_Task prompt:_
Below are some entries. Copy each line that holds the string "their".

□ □ □ □ □

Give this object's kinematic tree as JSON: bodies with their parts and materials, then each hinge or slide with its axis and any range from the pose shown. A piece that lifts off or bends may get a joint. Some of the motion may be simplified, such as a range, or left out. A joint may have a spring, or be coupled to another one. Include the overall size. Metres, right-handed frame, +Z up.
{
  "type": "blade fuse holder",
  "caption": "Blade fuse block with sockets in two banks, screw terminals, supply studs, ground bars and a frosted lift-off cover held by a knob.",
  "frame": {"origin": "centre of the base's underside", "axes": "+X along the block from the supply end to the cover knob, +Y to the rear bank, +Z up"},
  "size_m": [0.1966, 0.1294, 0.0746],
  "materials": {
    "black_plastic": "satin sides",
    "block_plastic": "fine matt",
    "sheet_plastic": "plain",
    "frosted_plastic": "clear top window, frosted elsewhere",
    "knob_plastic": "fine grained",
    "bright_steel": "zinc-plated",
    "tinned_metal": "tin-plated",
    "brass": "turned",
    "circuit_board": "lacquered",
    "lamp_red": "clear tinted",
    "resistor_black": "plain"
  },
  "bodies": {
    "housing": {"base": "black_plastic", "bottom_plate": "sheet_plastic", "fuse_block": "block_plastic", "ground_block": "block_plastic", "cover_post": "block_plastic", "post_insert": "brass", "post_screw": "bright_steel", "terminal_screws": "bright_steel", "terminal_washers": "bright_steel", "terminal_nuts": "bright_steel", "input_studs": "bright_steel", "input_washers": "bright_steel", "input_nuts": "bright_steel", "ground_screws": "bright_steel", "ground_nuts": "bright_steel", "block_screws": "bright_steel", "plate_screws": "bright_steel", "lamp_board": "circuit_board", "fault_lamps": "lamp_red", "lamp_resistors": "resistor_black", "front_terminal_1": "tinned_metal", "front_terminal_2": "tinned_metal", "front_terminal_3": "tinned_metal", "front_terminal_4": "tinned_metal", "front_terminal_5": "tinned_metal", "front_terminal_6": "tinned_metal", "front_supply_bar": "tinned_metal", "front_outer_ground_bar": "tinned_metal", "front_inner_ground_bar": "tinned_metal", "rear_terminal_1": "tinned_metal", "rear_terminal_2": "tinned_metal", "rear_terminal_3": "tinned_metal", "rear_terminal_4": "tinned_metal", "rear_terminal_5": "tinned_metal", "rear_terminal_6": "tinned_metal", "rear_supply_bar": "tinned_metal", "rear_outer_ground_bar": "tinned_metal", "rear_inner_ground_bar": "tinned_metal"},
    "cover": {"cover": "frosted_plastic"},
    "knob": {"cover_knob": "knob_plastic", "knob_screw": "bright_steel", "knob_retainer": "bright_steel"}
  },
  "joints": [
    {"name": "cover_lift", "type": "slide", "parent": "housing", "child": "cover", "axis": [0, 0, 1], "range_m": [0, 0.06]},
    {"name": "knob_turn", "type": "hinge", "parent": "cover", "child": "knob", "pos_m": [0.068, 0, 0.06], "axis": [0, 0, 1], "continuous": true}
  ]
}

□ □ □ □ □

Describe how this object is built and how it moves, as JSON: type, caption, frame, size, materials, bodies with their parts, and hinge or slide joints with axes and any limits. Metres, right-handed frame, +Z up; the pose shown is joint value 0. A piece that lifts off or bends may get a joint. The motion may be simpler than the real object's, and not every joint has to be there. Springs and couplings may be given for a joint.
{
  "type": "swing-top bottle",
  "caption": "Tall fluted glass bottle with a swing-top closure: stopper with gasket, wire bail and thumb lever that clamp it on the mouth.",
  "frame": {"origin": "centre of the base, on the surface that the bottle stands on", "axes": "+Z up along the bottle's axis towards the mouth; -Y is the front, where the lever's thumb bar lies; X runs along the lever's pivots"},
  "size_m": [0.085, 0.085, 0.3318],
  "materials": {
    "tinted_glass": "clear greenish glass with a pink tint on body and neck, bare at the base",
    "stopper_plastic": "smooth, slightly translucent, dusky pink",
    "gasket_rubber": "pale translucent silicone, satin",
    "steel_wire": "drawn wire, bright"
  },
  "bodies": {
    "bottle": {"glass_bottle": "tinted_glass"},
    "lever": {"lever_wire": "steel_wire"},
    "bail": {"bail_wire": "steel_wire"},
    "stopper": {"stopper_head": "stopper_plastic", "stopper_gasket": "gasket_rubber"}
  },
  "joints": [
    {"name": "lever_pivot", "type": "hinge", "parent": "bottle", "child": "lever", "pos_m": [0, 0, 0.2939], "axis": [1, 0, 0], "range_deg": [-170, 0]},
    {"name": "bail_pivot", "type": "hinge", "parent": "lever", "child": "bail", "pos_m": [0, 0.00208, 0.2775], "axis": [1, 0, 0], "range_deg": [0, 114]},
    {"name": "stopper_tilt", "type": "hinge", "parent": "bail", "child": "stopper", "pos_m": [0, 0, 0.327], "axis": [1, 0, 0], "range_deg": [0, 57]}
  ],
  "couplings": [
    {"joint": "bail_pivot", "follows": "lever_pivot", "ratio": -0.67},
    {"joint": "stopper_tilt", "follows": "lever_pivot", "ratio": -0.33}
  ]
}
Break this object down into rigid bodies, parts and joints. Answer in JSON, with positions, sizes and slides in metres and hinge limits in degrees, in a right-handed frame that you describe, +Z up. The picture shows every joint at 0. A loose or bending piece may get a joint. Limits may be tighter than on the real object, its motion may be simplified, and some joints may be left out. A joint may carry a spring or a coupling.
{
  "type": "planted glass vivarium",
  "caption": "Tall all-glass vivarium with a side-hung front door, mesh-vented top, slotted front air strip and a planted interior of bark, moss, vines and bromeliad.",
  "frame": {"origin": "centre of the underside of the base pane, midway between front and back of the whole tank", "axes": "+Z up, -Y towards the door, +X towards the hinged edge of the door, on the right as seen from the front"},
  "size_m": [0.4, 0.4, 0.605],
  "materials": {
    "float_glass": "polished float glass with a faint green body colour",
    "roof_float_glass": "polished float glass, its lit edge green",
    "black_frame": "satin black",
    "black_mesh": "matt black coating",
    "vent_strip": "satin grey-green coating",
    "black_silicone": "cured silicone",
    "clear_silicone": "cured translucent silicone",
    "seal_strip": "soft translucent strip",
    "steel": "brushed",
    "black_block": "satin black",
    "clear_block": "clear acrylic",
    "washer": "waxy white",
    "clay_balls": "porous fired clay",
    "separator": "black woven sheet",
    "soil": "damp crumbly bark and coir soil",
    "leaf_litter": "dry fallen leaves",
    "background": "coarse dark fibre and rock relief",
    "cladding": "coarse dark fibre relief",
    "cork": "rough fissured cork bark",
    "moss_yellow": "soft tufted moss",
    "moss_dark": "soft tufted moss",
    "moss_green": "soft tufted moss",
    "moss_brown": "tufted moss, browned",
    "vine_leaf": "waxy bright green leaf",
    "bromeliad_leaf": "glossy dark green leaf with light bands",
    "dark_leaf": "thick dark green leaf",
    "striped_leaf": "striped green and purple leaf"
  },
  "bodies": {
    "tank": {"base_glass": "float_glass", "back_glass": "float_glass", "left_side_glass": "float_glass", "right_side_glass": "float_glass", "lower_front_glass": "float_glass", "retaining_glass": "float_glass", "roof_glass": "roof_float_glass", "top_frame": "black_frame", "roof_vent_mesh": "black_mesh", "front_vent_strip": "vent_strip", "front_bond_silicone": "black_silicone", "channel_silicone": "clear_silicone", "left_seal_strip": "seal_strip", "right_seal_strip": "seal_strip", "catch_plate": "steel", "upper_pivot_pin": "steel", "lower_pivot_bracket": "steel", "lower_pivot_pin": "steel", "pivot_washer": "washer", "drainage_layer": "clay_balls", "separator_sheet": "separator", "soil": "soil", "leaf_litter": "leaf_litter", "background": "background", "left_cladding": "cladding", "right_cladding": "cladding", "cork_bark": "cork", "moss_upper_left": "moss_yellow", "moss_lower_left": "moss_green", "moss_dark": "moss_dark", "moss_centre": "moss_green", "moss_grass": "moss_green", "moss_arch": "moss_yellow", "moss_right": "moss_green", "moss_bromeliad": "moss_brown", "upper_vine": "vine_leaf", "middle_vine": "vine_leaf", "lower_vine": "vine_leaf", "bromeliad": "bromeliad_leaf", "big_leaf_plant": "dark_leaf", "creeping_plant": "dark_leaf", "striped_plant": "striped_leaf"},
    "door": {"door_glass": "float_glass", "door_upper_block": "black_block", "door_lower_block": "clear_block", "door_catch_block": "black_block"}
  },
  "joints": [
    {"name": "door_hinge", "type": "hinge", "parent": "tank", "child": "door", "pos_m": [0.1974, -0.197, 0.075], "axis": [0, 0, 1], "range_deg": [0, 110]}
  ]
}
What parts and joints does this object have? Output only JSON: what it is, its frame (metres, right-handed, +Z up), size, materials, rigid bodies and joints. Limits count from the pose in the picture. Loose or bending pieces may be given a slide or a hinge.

□ □ □ □ □

_Solution:_
Give this object's kinematic tree as JSON: bodies with their parts and materials, then each hinge or slide with its axis and any range from the pose shown. A piece that lifts off or bends may get a joint. Some of the motion may be simplified, such as a range, or left out. A joint may have a spring, or be coupled to another one. Include the overall size. Metres, right-handed frame, +Z up.
Describe how this object is built and how it moves, as JSON: type, caption, frame, size, materials, bodies with their parts, and hinge or slide joints with axes and any limits. Metres, right-handed frame, +Z up; the pose shown is joint value 0. A piece that lifts off or bends may get a joint. The motion may be simpler than the real object's, and not every joint has to be there. Springs and couplings may be given for a joint.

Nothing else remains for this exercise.